For me, I think this is part of the reason that the Jewish holiday of Passover is my favorite – it’s a complete breaking of the script. We turn our homes upside down and eat food that we would never usually touch. We literally recite a passage that poses questions about why this night is different from other nights. The whole holiday is full of moments of elevation as I break from my normal routine, put extra care into delicious food and festive table settings (my kiddos love to create elaborate renditions of scenes from the Exodus), and just do things that are totally different for eight days. Through the questions and exploration of the haggadah and learnings my kiddos add to the conversation, it’s full of insight. And there is a sense of connection between and among families and other Jews and across time and space.

For leaders in organizations, we sometimes forget about the individual moments and the opportunities that we have to make them memorable when we’re focused on a whole school year or achieving the objectives of a strategic plan. And, really, no one will remember the whole school year or camp session or the entire program. They will remember the key moments.

So, how are you taking control and making these moments?

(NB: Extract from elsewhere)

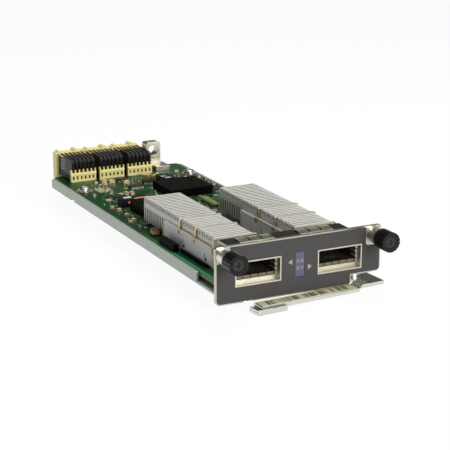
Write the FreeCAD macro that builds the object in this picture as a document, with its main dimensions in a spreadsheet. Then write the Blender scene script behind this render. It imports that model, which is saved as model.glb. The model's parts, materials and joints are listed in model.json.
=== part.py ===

  • Elevation: What opportunities do we have to elevate otherwise mundane moments to make them memorable?

  • Pride: How do we celebrate teams and individuals in ways that feel authentic and meaningful?

  • Insight: Where are we providing the time and space for insight?

  • Connection: What moments do we build in for creating new connections?

By considering these and other questions and embracing the power of moments, we can ensure that they are truly memorable – for the right reasons.